- Born: Bloomington, Wisconsin
- Education: Minneapolis College of Art and Design, BFA; San Diego State University, MFA
- Website: Official Website

= Christy Oates =

American woodworker

Christy Oates (born 1980) is an American woodworker and furniture designer based in Fennimore, Wisconsin.

== Early life and education ==
Oates was born in Bloomington, Wisconsin, and later lived in La Crosse. She received her BFA in furniture design at the Minneapolis College of Art and Design, and completed her MFA, also in furniture design, at San Diego State University; her thesis exhibition was the subject of a piece in American Woodworker magazine.

== Artwork ==
Oates utilizes digital technologies such as computer-aided drafting (CAD) programs and computer numerical control (CNC) routers and laser cutters in her work.
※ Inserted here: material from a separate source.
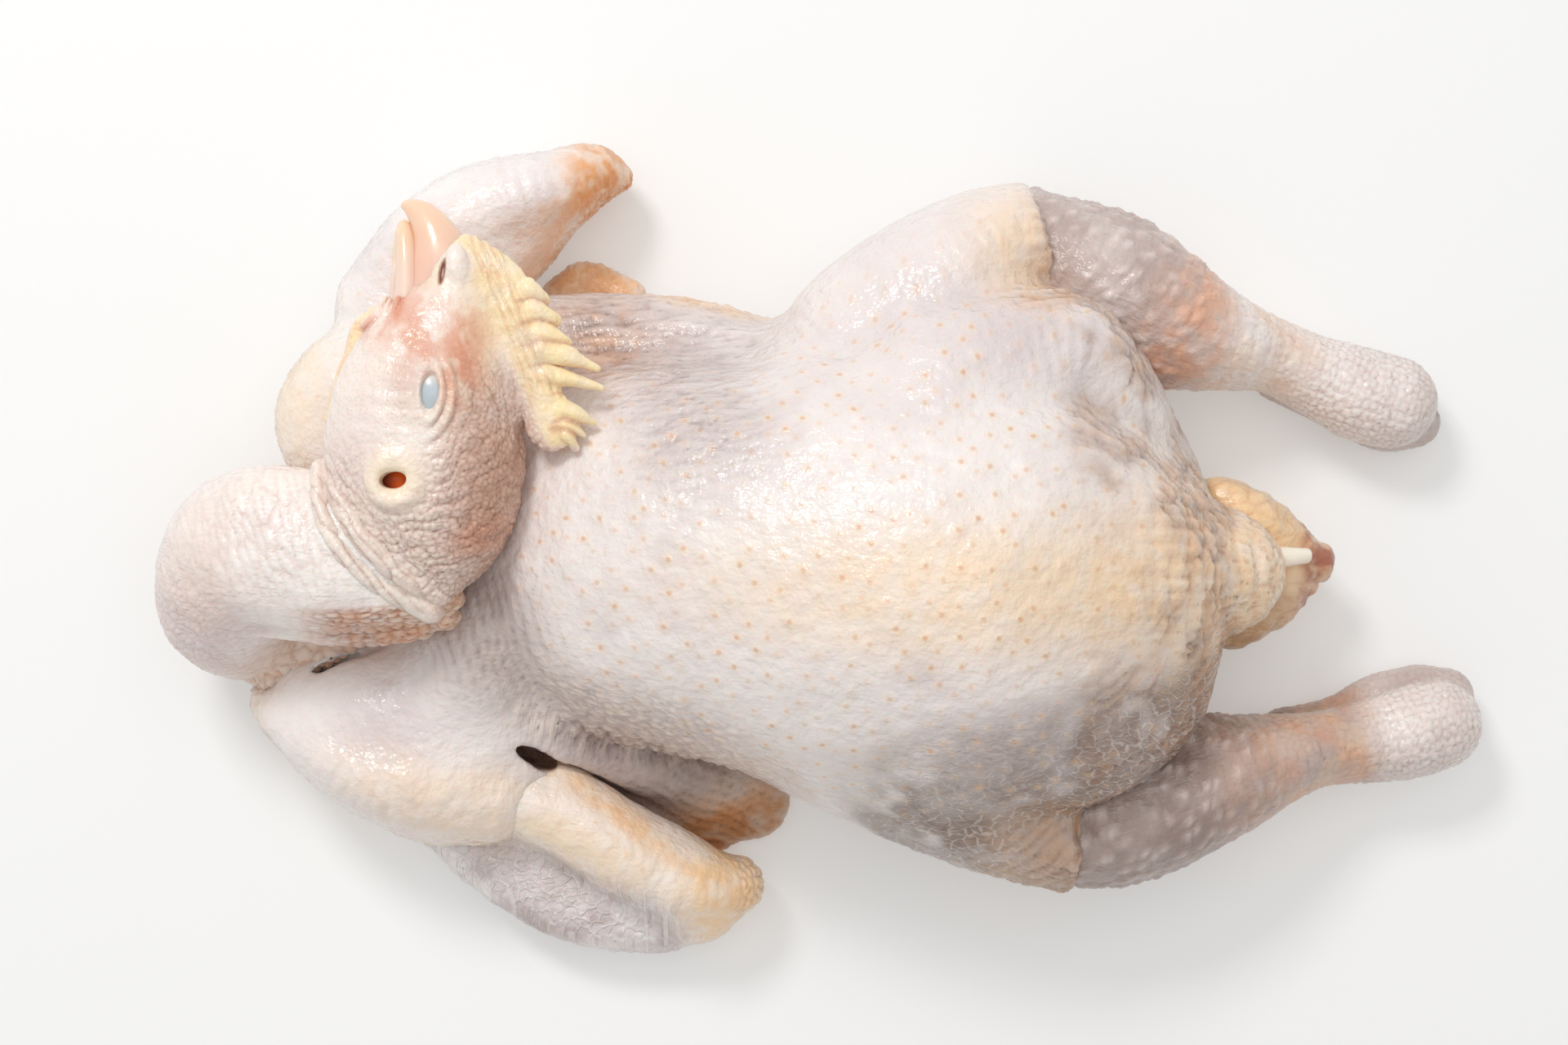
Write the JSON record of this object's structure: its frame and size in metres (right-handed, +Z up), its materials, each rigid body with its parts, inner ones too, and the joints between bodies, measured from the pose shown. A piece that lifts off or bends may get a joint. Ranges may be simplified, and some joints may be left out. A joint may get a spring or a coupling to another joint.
{
  "type": "whole raw chicken",
  "caption": "Whole raw plucked chicken with head and neck, lying on its back with legs stretched and wings spread.",
  "frame": {"origin": "centre of the bounding box's bottom face, on the surface that the bird lies on", "axes": "+X from the head end to the tail, +Y to the bird's left side (the side its beak points to), +Z up from the back to the breast"},
  "size_m": [0.336, 0.2094, 0.104],
  "materials": {
    "skin": null
  },
  "bodies": {
    "root": {"carcass": "skin"}
  },
  "joints": []
}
Oates says she is interested in the intersection of art and manufacturing.

== Exhibitions ==
Oates was among the artists featured in the exhibit "40 Under 40: Craft Futures" at the Renwick Gallery of the Smithsonian Museum of American Art, and two of her pieces were subsequently accessioned by the museum. Oates's work was included in the 2017 exhibition "Contemporary Wood Lighting" at the Messler Gallery of the Center for Furniture Craftsmanship. Her work was included in the exhibition "Making a Seat at the Table: Women Transform Woodworking" shown at the Center for Art in Wood in 2019–2020.